Perruzzi’s demeanor - she discloses little personal information, and she looks to her supervisor for permission to discuss details of a case - fits well with that of the department’s paid homicide detectives.
As a volunteer, she spends hours each week in a tiny basement room at a police station in Crownsville. The boxes that line the walls hold clues to about 20 unsolved murders, some as many as three decades old.
She shuffles through seemingly endless paperwork trying to piece together information about witnesses and evidence for each case. When she has updated a file as much as she can, she turns it over to Detective Rick Robinson, the county’s only full-time cold-case investigator. He takes it from there.

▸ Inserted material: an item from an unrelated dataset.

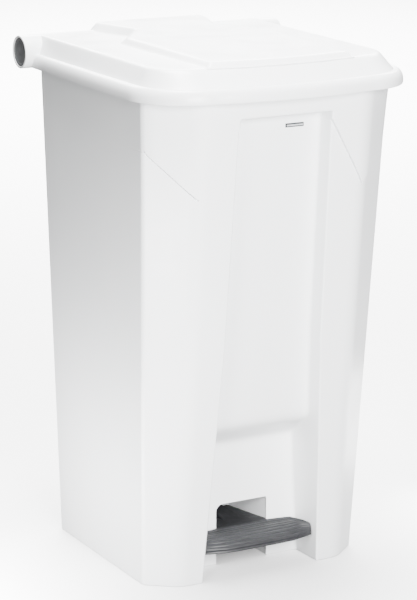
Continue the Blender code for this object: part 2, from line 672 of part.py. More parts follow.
def make_pedal_axle():
    reach = SLOT_HALF + RIB + 6.0
    ends = [(-reach, PIVOT_Y, PIVOT_Z), (reach, PIVOT_Y, PIVOT_Z)]
    axle = rod_between("pedal_axle", ends[0], ends[1], PEDAL_AXLE_R, "steel", 24)
    origin_at(axle, PIVOT_Y, PIVOT_Z)
    for side, word in ((-1, "left"), (1, "right")):
        start = (side * (SLOT_HALF + RIB + GAP), PIVOT_Y, PIVOT_Z)
        end = (side * (SLOT_HALF + RIB + 8.0), PIVOT_Y, PIVOT_Z)
        cap = rod_between("axle_cap_" + word, start, end, 8.0, "black_plastic", 24)
        bore = [(side * SLOT_HALF, PIVOT_Y, PIVOT_Z), (side * (reach + GAP), PIVOT_Y, PIVOT_Z)]
        boolean(cap, rod_between("cap_bore_tool", bore[0], bore[1], PEDAL_AXLE_R + GAP))


# ---------------------------------------------------------------- badge

def make_badge():
    """A plain oblong badge on the upper end of the recessed panel."""
    tilt = math.atan2(FRONT_FLOOR - FRONT_TOP, REF_HEIGHT)
    z = BADGE_AT[1]
    y = front(z) + PANEL_DEPTH - GAP
    bm = bmesh.new()
    bmesh.ops.create_cube(bm, size=1.0)
    bmesh.ops.scale(bm, vec=BADGE_SIZE, verts=bm.verts)
    bmesh.ops.rotate(bm, cent=(0, 0, 0), matrix=Matrix.Rotation(tilt, 3, "X"), verts=bm.verts)
    bmesh.ops.translate(bm, vec=(BADGE_AT[0], y - BADGE_SIZE[1] / 2, z), verts=bm.verts)
    add("badge", bm, "dark_grey_plastic")


def main():
    global PARTS, CUTTERS
    clear_scene()
    PARTS = collection("pedal_bin")
    CUTTERS = collection("cutters")
    material("white_plastic", (0.86, 0.87, 0.87), 0.35)
    material("dark_grey_plastic", (0.09, 0.10, 0.105), 0.5)
    material("grey_plastic", (0.45, 0.46, 0.47), 0.45)
    material("black_plastic", (0.03, 0.03, 0.03), 0.5)
    material("rubber", (0.04, 0.04, 0.04), 0.8)
    material("steel", (0.6, 0.6, 0.6), 0.35, 1.0)
    make_body()
    make_cover()
    make_cover_screws()
    make_guides()
    make_brackets()
    make_bushes()
    make_axle()
    make_plugs()
    make_lid()
    make_bumpers()
    make_crank()
    make_rod()
    make_pedal()
    make_lever()
    make_pedal_axle()
    make_badge()


main()
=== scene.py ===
"""Pedal bin: the finished look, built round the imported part.

Lengths are in millimetres until a mesh is made. Lights and camera are in metres.
"""

import json
import math

import bmesh
import bpy
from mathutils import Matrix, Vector


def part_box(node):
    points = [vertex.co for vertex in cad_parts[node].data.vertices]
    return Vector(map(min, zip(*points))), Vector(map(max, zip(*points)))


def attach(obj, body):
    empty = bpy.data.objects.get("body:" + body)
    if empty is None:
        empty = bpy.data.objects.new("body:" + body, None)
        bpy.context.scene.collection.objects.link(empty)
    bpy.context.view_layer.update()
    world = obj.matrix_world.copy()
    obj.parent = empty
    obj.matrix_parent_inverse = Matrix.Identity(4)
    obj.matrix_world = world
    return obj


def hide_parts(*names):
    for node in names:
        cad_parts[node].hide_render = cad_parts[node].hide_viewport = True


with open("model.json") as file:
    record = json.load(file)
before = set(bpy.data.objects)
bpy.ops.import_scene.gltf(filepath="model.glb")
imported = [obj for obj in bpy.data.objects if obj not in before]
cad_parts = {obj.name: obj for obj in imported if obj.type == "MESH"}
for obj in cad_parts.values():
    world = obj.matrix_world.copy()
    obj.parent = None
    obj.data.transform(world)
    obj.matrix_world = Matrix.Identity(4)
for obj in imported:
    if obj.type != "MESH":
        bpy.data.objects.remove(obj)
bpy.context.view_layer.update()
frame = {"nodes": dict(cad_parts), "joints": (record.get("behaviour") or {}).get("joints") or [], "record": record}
MM = 0.001

# ---- body ----
BODY_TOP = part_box("body")[1].z / MM
REF_HEIGHT = 748.0                 # height at which the upper widths below are given
HALF_WIDTH = (185.4, 208.1)        # at the floor and at REF_HEIGHT
FRONT = (-136.9, -207.9)
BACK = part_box("rear_cover")[0].y / MM - 0.3
FOLD_X = 139.0                     # soft vertical fold between front and corner facet
CORNER_SLOPE = 0.8
WALL = 3.5
TUB_FLOOR = 118.0
TUB_CORNER = 9.0                   # radius between the tub's floor and its walls
COLLAR_STEP = (2.8, 2.0)           # on the front and at the outer end of the facet
COLLAR_FLARE = (0.8, 2.6)          # further reach at the rim: on the front, on the facet
FLARE_FADE = 60.0                  # along the side, from the facet back
COLLAR_GROOVE = 2.2                # depth of the shadow line under the collar
GROOVE_BELOW = 1.2                 # its distance below the collar's edge
GROOVE_HALF = 1.4                  # half of its height
STEP_HALF = 1.0                    # half of the height over which the collar steps out
COLLAR_APEX = 609.0                # heights of the edge: at the fold, at the side, at the recess
COLLAR_OUTER = 681.0
COLLAR_INNER = 712.0
COLLAR_INNER_X = 79.0
COLLAR_OUTER_X = 204.5
VEE_REACH = 2.6                    # rows this far above and below the edge follow its slope
VEE_LOW = 560.0                    # level rows end here, below the collar's edge
VEE_HIGH = 716.5                   # and start again here
REFERENCE_Z = 650.0                # height of the section whose widths place the collar's edge
FOLD_ROUND = 15.0                  # how far each edge's rounding runs along the faces beside it
EDGE_ROUND = 5.5
BACK_ROUND = 5.0
RECESS_ROUND = 2.6
RECESS_INNER_ROUND = 5.0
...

Although she has since become a paid evidence technician for the Prince George’s County Police Department, Perruzzi says she won’t quit her volunteer work until she has “closed every open homicide in Anne Arundel County.”
Rice, the helicopter pilot, is similarly committed to the department. He recently passed his annual physical and said he wants to keep flying as long as possible. Even at a “young 66,” Rice still looks like a military man. He keeps his gray hair in a buzz cut and wears his dog tags whenever he flies the helicopter.
On a recent afternoon, after making his visual pre-takeoff checks of the helicopter, Rice secures his helmet, gives the aircraft a pat and straps himself into the pilot’s seat on the right side.
His mission that day: to patrol the skies of Anne Arundel County, checking on the security of what he describes only as “sensitive locations.” He makes this flight alone, but a uniformed officer flies along when searching for a criminal suspect or missing person.
“I love this,” he says, his hands on his hips, his gaze fixed on a beloved helicopter. He has put in about 1,500 hours since he began volunteering in 1998.
The smile on Rice’s face when he’s near the helicopter is evidence that the former county councilman doesn’t think twice about not being paid.